Niet iedereen beschikt van nature over de kwaliteiten om een onderzoeksgroep aan te sturen. Het is niet voor niks dat starters in het bedrijfsleven met grote regelmaat op een traineeship worden gestuurd. In het bedrijfsleven is het heel normaal om aan jezelf te blijven werken, je fouten te leren inzien en je leiderscapaciteiten verder te ontwikkelen. Het is vreemd dat aan de universiteit er zo weinig aandacht wordt besteed aan de persoonlijke ontwikkeling van toekomstige onderzoeksleiders. Er zijn wel cursussen in academisch leiderschap voor toekomstige hoogleraren, maar voor zojuist gepromoveerde wetenschappers mist  de ondersteuning vaak om zichzelf verder te ontplooien, verder dan de capaciteiten die nodig zijn om zelfstandig onderzoek te doen of goed onderwijs te geven.

Juist in een omgeving waarin sociale vaardigheden niet cruciaal zijn om op jonge leeftijd carrière te maken, zou je verwachten dat er genoeg mogelijkheden zijn om jonge onderzoekers taakvolwassen te laten worden in zaken als leiderschap en mentale ontwikkeling. Neem een voorbeeld aan succesvolle bedrijven. Ook daar stikt het van het talent, maar wordt er meer gedaan om deze ruwe diamanten in korte tijd te slijpen. Binnen de wetenschap is er veel nadruk op wetenschappelijk succes, maar wordt er weinig aandacht besteed aan de persoonlijke ontwikkeling die nodig is voor het uitbuiten van dit succes.

Veel van de subsidies die worden verdeeld onder de jonge onderzoekers worden gefinancierd uit overheidsgelden. Dit is publiek geld en moet dus nuttig en effectief besteed worden.
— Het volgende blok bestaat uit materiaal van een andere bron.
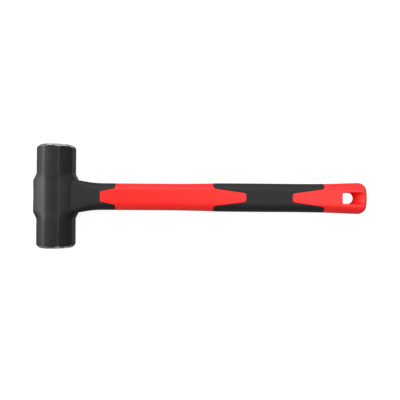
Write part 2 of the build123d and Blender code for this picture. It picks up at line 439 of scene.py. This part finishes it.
# The eye's cutter widens from its waist to both mouths, with a rounded lip at the outer one
eye_x = np.concatenate(
    [
        -CHEEK_HALF - np.array([CUT_PAST, 1.2, 0.0]),
        -CHEEK_HALF + np.linspace(0.1, EYE_LIP, 8),
        [-12.0, 0.0, 12.0, CHEEK_HALF + CUT_PAST],
    ]
)
depth = np.clip((CHEEK_HALF - np.abs(eye_x)) / EYE_LIP, 0, 1)
lip = EYE_LIP * (1 - np.sqrt(1 - (1 - depth) ** 2)) * (eye_x < 0)
grow = 2 * (EYE_FLARE * np.abs(eye_x) / CHEEK_HALF + lip)
eye_rows = []
for x, more in zip(eye_x, grow):
    eye_y, eye_z = oval(EYE_LENGTH + more, EYE_WIDTH + more)
    eye_rows.append(np.stack([np.full_like(eye_y, x), eye_y, eye_z + MID], -1))
eye_cutter = mesh_piece("eye_cutter", np.array(eye_rows))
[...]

Wanneer er een groot bedrag wordt uitgekeerd aan een onderzoeker die niet in staat is om zijn medewerkers goed aan te sturen, kan dit leiden tot een verkwisting van kostbaar onderzoeksgeld. Het mislukken van een groot onderzoeksproject wordt vaak veroorzaakt door gebrek aan leiderschapskwaliteiten. Alleen al om deze reden is het aan te raden de mate van persoonlijke ontwikkeling mee te nemen in het beoordelen van onderzoeksaanvragen. Zo worden de universiteiten beloond die inzetten op de ontwikkeling van jonge academici tot de onderzoeksleiders van de toekomst. Wacht niet tot het moment waarop iemand een groep moet gaan aansturen, maar begin op het moment dat de eenzame promotieperiode is afgerond en onderzoekers zich gaan richten op de volgende stap in de academische loopbaan.